Effect of miRNA mimics on LPS-stimulated NF-κB activation. HEK293-TLR4 cells were co-transfected with an NF-κB reporter plasmid, a transfection control Renilla luciferase expression plasmid, and the indicated miRNA mimic at 50 nM final concentration. The latter included a negative control miRNA mimic, or miRNA mimics for miR-146a (A), miR-200b (B) or miR-200c (C). After 48 h cultivation, cells were stimulated with buffer alone (none), the indicated doses of LOS:MD2 or TNF-α and cultured for an additional 6 h. Data indicate the mean±SEM firefly/Renilla luciferase activity compared with the negative control of uninduced miRNA from three independent experiments, each with three replicates per condition. *P < 0.05, **P < 0.005 comparing the test with the negative control miRNA unpaired t-test.

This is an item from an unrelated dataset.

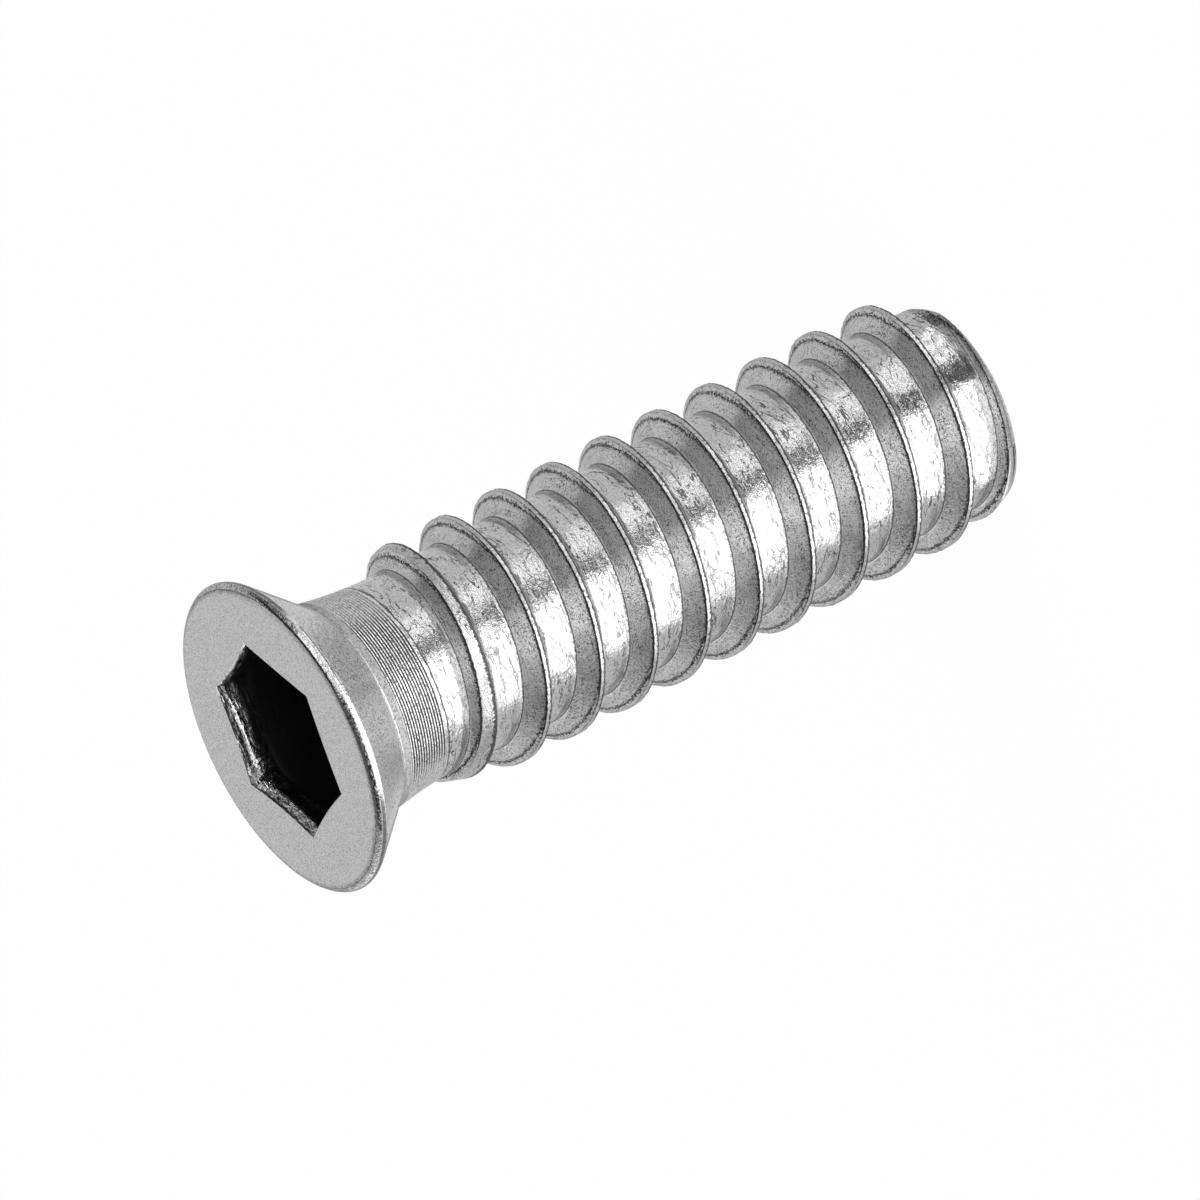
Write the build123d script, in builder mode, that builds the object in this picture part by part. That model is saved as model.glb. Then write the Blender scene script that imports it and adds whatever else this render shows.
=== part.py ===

LOS, lipooligosaccharide.

Figure 4

MyD88 luciferase assays validating a direct interaction between miR-200b or miR-200c and MyD88. HEK293-TLR4 cells were transfected with constructs containing the luciferase reporter gene followed by either the 3′UTR of MyD88 or a mutated version of the MyD88 3′UTR containing mutations within the predicted miR-200b and miR-200c seed region. (A) Cells were co-transfected with 25 nM of miRNA mimics for miR-200b, miR-200c or a negative control. Data represent the mean ± SEM Renilla/firefly luciferase ratios. (B) TargetScan predicted interaction between miR-200b and miR-200c and the putative MyD88 3′UTR. Shaded bases represent miRNA seed regions. Mutated bases are underlined. (C) HEK293-TLR4 cells were transfected with miRNA mimics for miR 200b, miR-200c or a negative control. RNA harvested at 48 h post-transfection was used as template for RT-qPCR to measure MyD88 transcript levels. Data are mean ± SEM of three independent experiments with three replicates per condition. *P < 0.05, **P < 0.001.

Figure 5

LPS-stimulated cytokine/chemokine induction is repressed by miR-200b or miR-200c mimics. Repression of MyD88 by miR 200b or miR-200c leads to a decrease in classical macrophage activation markers. miRNA mimics (50 nM) of miR-200b or miR-200c were transfected into differentiated THP-1 cells. (A) Twenty-four hours post-transfection, RNA was harvested and RT-qPCR was performed using TaqMan primers for β-actin and MyD88 with β-actin serving as an internal control. Data represent the mean ± SEM fold change in expression comparing experimental to negative control miRNA mimics from three independent experiments. (B) Forty-eight h post-transfection, cells were treated with 100 ng/ml LPS and RNA was harvested after an additional 3 h. RT-qPCR was performed using TaqMan primers for β-actin, IL-6, CXCL9, or TNF-α. Relative mRNA abundance was determined by normalizing to the b-actin cDNA, then comparing cDNA abundance in miR mimic-transfected compared to the negative control miRNA mimic transfected samples. Data represent the mean ± SEM relative expression from three independent experiments. *P < 0.05, **P < 0.01.